For the past several years - and some of them not particularly good ones - Dell's Data Center Services (DCS) bespoke iron-making forge down in Round Rock, Texas, has been a particularly bright spot in the company's enterprise business.
Although it serves only a handful of very demanding hyperscale data center customers, the DCS unit accounts for a growing part of Dell's server shipments and revenues. And just perhaps some profits, too.
DCS was set up in the spring of 2006 to chase the big server orders at Google, Yahoo!, eBay, Amazon, Facebook, Salesforce.com and similar hyperscale Web 2.0 companies, and by the fall of 2008, the company was doing a gangbusters business - but still had not landed Google as a customer, and probably never will because Google thinks it can do everything better than anyone else. (DCS names Facebook and Salesforce.com as customers.)
The unit has several hundred employees, who craft and build custom server kit for these picky Webby shops, where power and cooling issues actually matter more than raw performance. The high availability features necessary to keep applications running are in the software, so you can rip enterprise-class server features out of the boxes - they are like legs on a snake. By October 2008, when Dell was bragging a bit about how well DCS was doing (mainly because the great Recession had hit Dell and its server-making peers particularly hard), the company hinted that if DCS was a standalone company, its mere 30 customers would have made it one of the top five server-makers in the world. That was pretty good for a unit that was only 19 months old.
And DCS just keeps growing, even without Google on its roster of low-profile customers. Speaking to members of the press in New York recently, Steve Schuckenbrock, president of Dell's large enterprise group, said that when the numbers were tallied up in the second quarter, the DCS unit shipped more machines than IBM did across all of its product lines. That would make DCS the number three server maker behind, er, Dell proper.
As El Reg previously reported, the box counters at Gartner reckon that companies consumed 2.15 million server units in the second quarter, up 27.1 per cent compared to the second quarter of 2008, which had one of the worst downdrafts on record thanks to the poor global economy. HP shipped 644,172 servers in Q2 of this year, and Dell (including DCS and its other custom OEM server building biz where it makes and sells kiosks and server appliances, including Google's eponymous search appliances) shipped 542,799 units. IBM was the number three server-maker in the quarter, at 267,614 units, with Fujitsu coming in fourth with 60,974 boxes and Oracle fifth with a piddling 47,968. All other server-makers combined accounted for 581,512 machines.

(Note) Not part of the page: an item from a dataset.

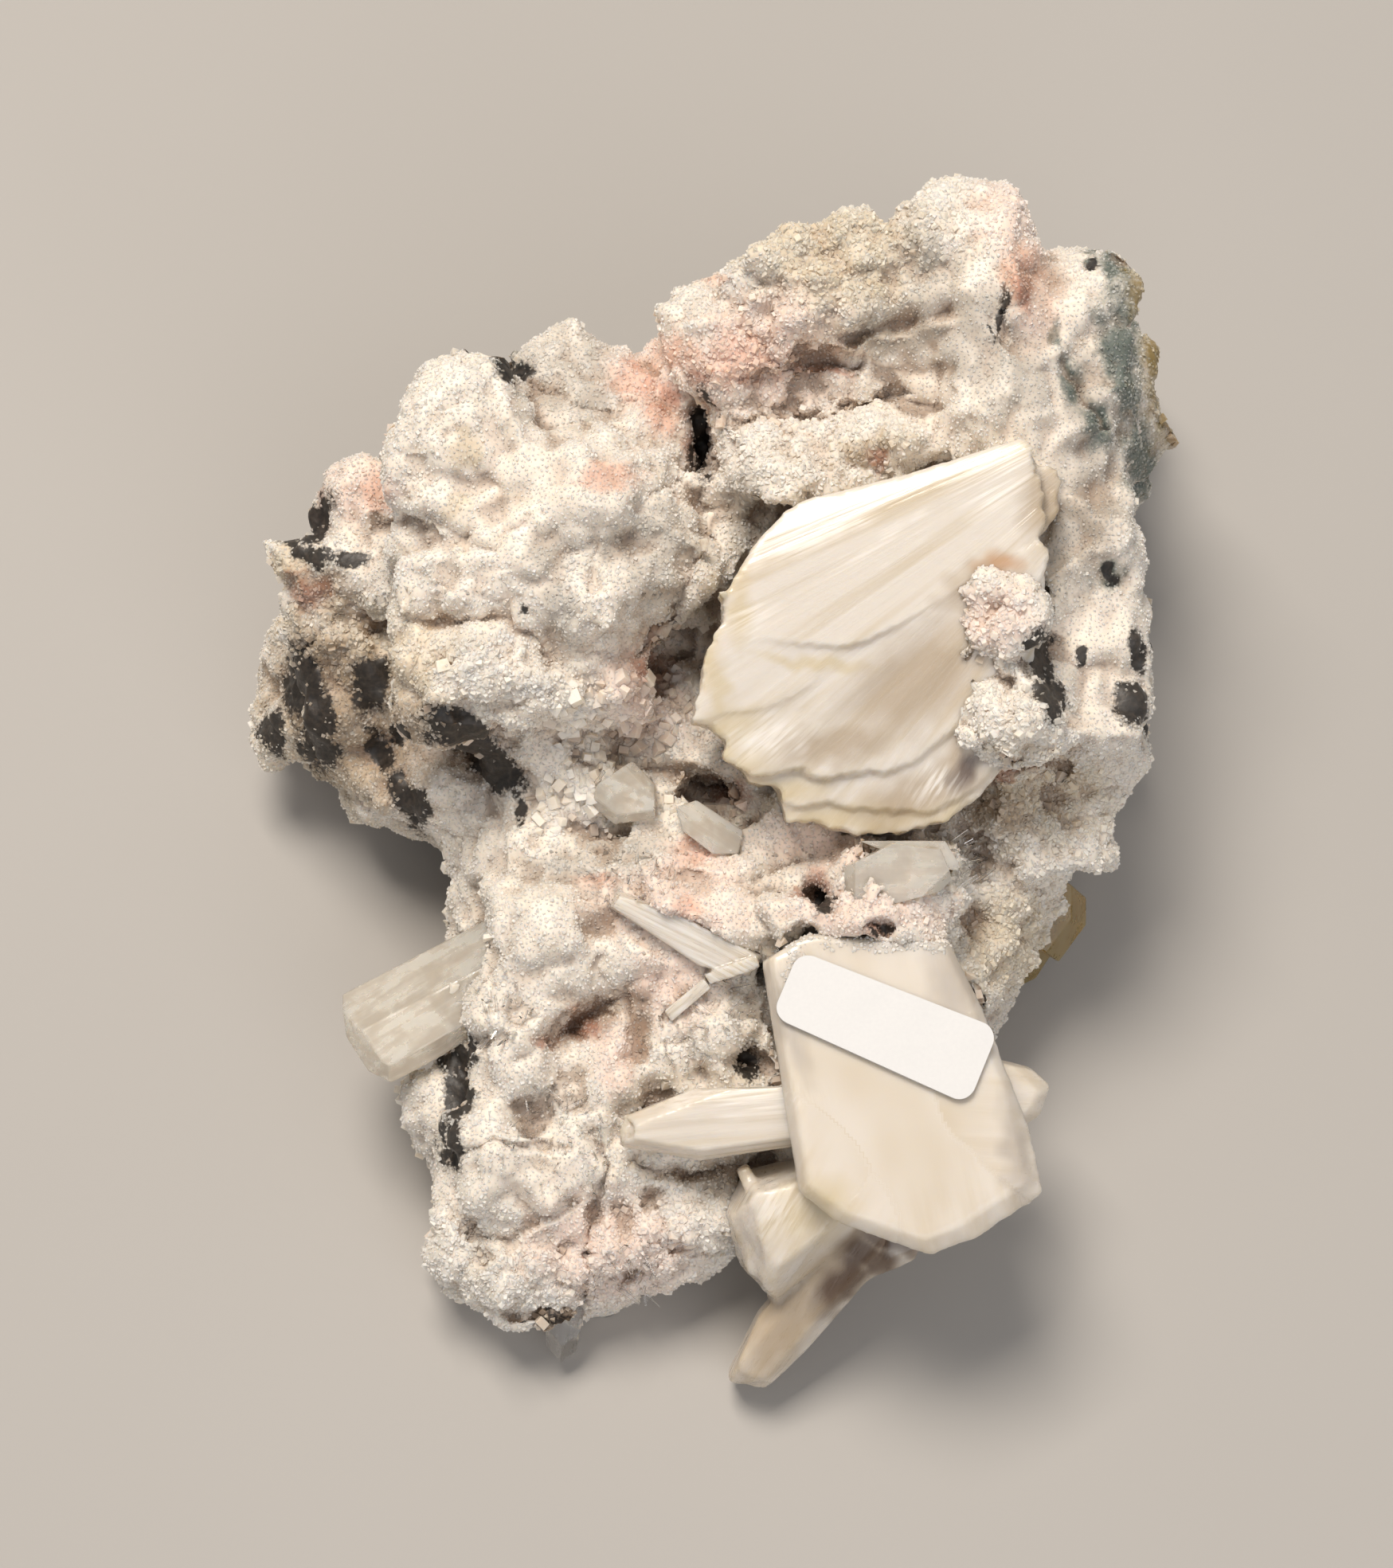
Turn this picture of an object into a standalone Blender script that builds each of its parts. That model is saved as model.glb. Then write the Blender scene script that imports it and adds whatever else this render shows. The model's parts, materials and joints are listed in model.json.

In order for Schuckenbrock to be telling the truth about DCS shipping more boxes than IBM, then DCS had to ship more than 267,614 units. So to be a smart-alec, we'll say they shipped 267,615. And at that number, DCS accounted for just under half - 49.3 per cent - of Dell's overall server shipments. Back in October 2008, I calculated that DCS had to be somewhere between 10.3 and 53.5 per cent of Dell's total shipments for the second quarter of 2008 (based on vague statements Dell was making) and I thought the lower number had to be closer to the truth. Well, maybe not.
Which makes you wonder why IBM and HP didn't pick up Rackable Systems (which now goes by the name of Silicon Graphics) or Verari Systems (which went bust and then came back to life as Verari Technologies earlier this year) to get into the custom server racket. Well, IBM is not really a server manufacturer except for high-end machines (everything is farmed out) and HP sells plenty of boxes without needing to go down the custom box route. As long as DCS keeps its hyperscale customers happy, it will be very hard to dislodge them from an account.